Congress Divided on Correct Approach

 
Rep. Eric Cantor (R-VA)
Member, Ways and Means Committee
 
Beware of the mother of all tax hikes-the single largest tax increase in American history. If the Bush tax cuts of 2001 and 2003 are allowed to expire-a fate the crafters of the Tax Reduction and Reform Act of 2007 assume-the $1.3 trillion tax jump would swell to $3.5 trillion.
 
But these figures don't even begin to show how much damage this bill would do. It is a poison pill for capital investment, job growth, entrepreneurialism, and the very ingenuity that has long propelled our economy to greatness.
 
The impact on small businesses and middle class American families would be devastating. New York Democratic Rep. Charles Rangel's scheme to slap these two vital pillars of America with a 4% income surtax would make their respective taxes among the highest in the developed world. Because small businesses are the lifeblood of our economy and the creators of millions of jobs, an attack of this magnitude would surely trigger mass layoffs and cuts in health insurance coverage. 
 
The surtax assault on small businesses and families joins an array of other growth-stifling volleys in the bill.

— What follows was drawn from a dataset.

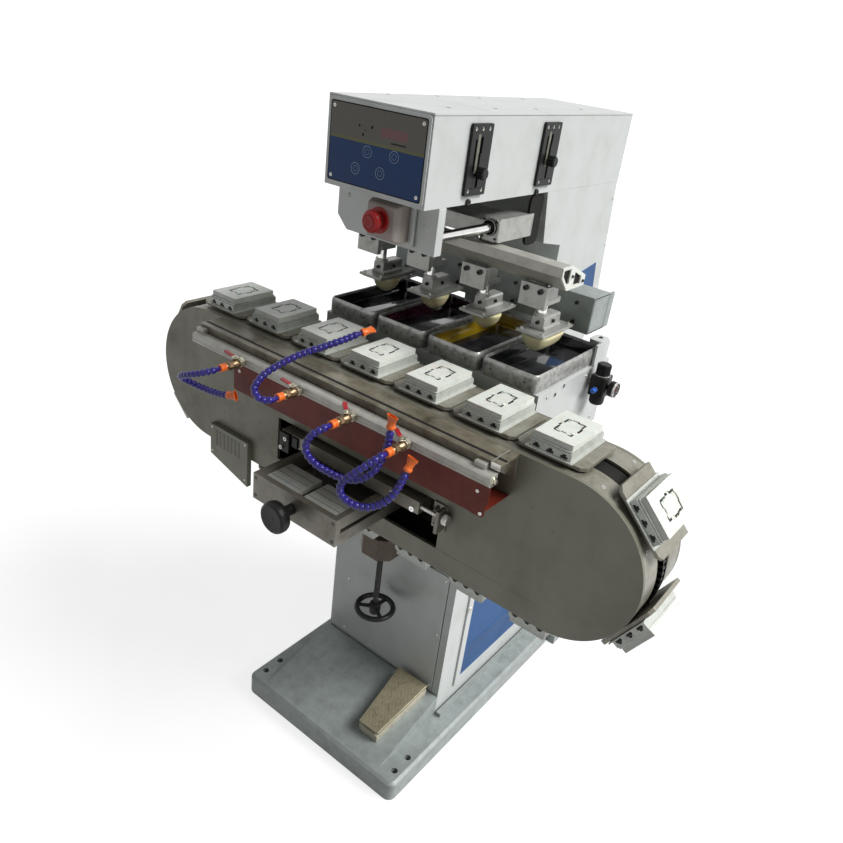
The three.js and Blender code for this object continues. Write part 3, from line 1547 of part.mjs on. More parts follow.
// Sloping pad beam with end plates, and for each pad a bracket, a rod, a clamp and a backing plate.
function padBeam() {
  const profile = [
    [padBeamFront, padBeamTop],
    [padBeamFront, padBeamTop - padBeamHeelDrop],
    [padBeamFront + padBeamHeelInset, padBeamBottom],
    [padBeamNoseY, padBeamBottom],
    [padBeamNoseY, padBeamTop - padBeamNoseDrop],
    [padBeamFront + padBeamTopWidth, padBeamTop],
  ];
  const beam = prism('x', profile, -padBeamHalfWidth, padBeamHalfWidth);
  const postHoles = [-strokePostX, strokePostX].map((x) => rod(
    'z', x, strokePostY, strokePostRadius + runGap, padBeamBottom - overrun, padBeamTop + overrun,
  ));
  const holders = padXs.map((x) => join(
    block(
      x - padBracketWidth / 2, x + padBracketWidth / 2, padBracketFront, padRodY + padRodRadius,
      padBracketBottom + padBracketThick, padBeamBottom + padBracketThick / 2,
    ),
    rod(
      'z', x, padRodY, padRodRadius,
      padPlateBottom + padPlateThick / 2, padBracketBottom + 2 * padBracketThick, 16,
    ),
    block(
      x - padClampWidth / 2, x + padClampWidth / 2,
      padCentreY - padClampLength / 2, padCentreY + padClampLength / 2,
      padPlateBottom + padPlateThick / 2, padPlateBottom + padPlateThick + padClampHeight,
    ),
    block(
      x - padPlateWidth / 2, x + padPlateWidth / 2, padPlateFront, padPlateBack,
      padPlateBottom, padPlateBottom + padPlateThick,
    ),
  ));
  return cut(join(beam, ...holders), ...postHoles);
}

// Silicone pad: a crowned form whose outline follows an oval and whose underside comes to a rounded tip.
function siliconePad(x, halfWidth, halfLength) {
  const top = padPlateBottom - seatGap;
  const profile = padDropShares.map(([drop, reach]) => new THREE.Vector2(reach, -drop)).reverse();
  profile.push(new THREE.Vector2(0, 0));
  const geometry = new THREE.LatheGeometry(profile, padSides);
  geometry.rotateX(90 * degree);
  geometry.scale(halfWidth, halfLength, padDrop);
  geometry.translate(x, padCentreY, top);
  return solid(geometry);
}

// Air regulator: mounting neck, body, bowl, knob and gauge.
function airRegulator() {
  const x = bedHalfWidth + seatGap;
  const centre = x + regulatorReach;
  const bottom = regulatorHeight - regulatorBodyHeight / 2;
  const topZ = regulatorHeight + regulatorBodyHeight / 2;
  return join(
    block(
      x, centre, regulatorY - regulatorBowlRadius, regulatorY + regulatorBowlRadius,
      bottom, regulatorHeight,
    ),
    rod('z', centre, regulatorY, regulatorBodyRadius, bottom, topZ),
    rod('z', centre, regulatorY, regulatorKnobRadius, topZ - overrun, topZ + regulatorKnobHeight, 16),
    rod('z', centre, regulatorY, regulatorBowlRadius, bottom - regulatorBowlHeight, bottom + overrun, 16),
    rod('x', regulatorY, regulatorHeight, gaugeRadius, centre, centre + regulatorBodyRadius + gaugeThick),
  );
}

// Foot pedal on the ramp: a skirted base that follows the slope, and a treadle hinged at its back.
const rampSlope = rampRise / (pedestalFront - coverThick - 2 * seatGap - rampFront);

function rampHeight(y) {
  return baseTop + (y - rampFront) * rampSlope;
}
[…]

Additional principal targets include investment ventures and other mom-and-pop partnerships.
 
These proposed tax hikes could not have come at a more inopportune time. A vexing credit crunch, volatility in the capital markets, and a worldwide slashing of tax rates on investment have combined to make capital investment harder to come by.
 
Congress should focus on helping our capital markets straighten themselves out. Instead, a desire to find spending offsets has fueled a drive for antigrowth tax hikes.
 
 
Rep. Sander Levin (D-MI)
Member, Ways and Means Committee
 
Corporate stock options and the carried interest received by private equity managers are both risky, performance-based compensation for services tied to the value of a capital asset.
 
But while private equity managers pay the 15% capital gains rate on that compensation, corporate executives pay ordinary income tax rates of up to 35%, plus payroll taxes when they exercise their stock options.
 
Tax policy must be rationale and equitable if people are going to have confidence in the system. The distinction we need to draw is whether the portion of profits that investment fund managers take for managing their investors' assets is investment income or  really compensation for services.
 
Many experts, including the chairman of the Cato Institute and senior economic advisors to the last three Republican presidents, agree that carried interest is a performance-based fee that should be taxed accordingly. One private equity manager, Leo Hindery, has been quite blunt: "It really isn't all that hard to decide how to properly tax carried interest. … [I]f it is a performance fee, as my 20 years of firsthand experience clearly tells me it is, then it should be taxed as ordinary income."
 
My legislation would correct this inequity by requiring individuals who manage investment partnerships to pay ordinary income tax rates on carried interest they receive as compensation in exchange for services, while protecting the capital gains treatment of any personal investment that managers may have in the fund. 
 
The tax priorities of the majority in Congress are clear: fairness, middle class tax relief, simplification, and economic growth. Correcting the treatment of carried interest is a step in the right direction.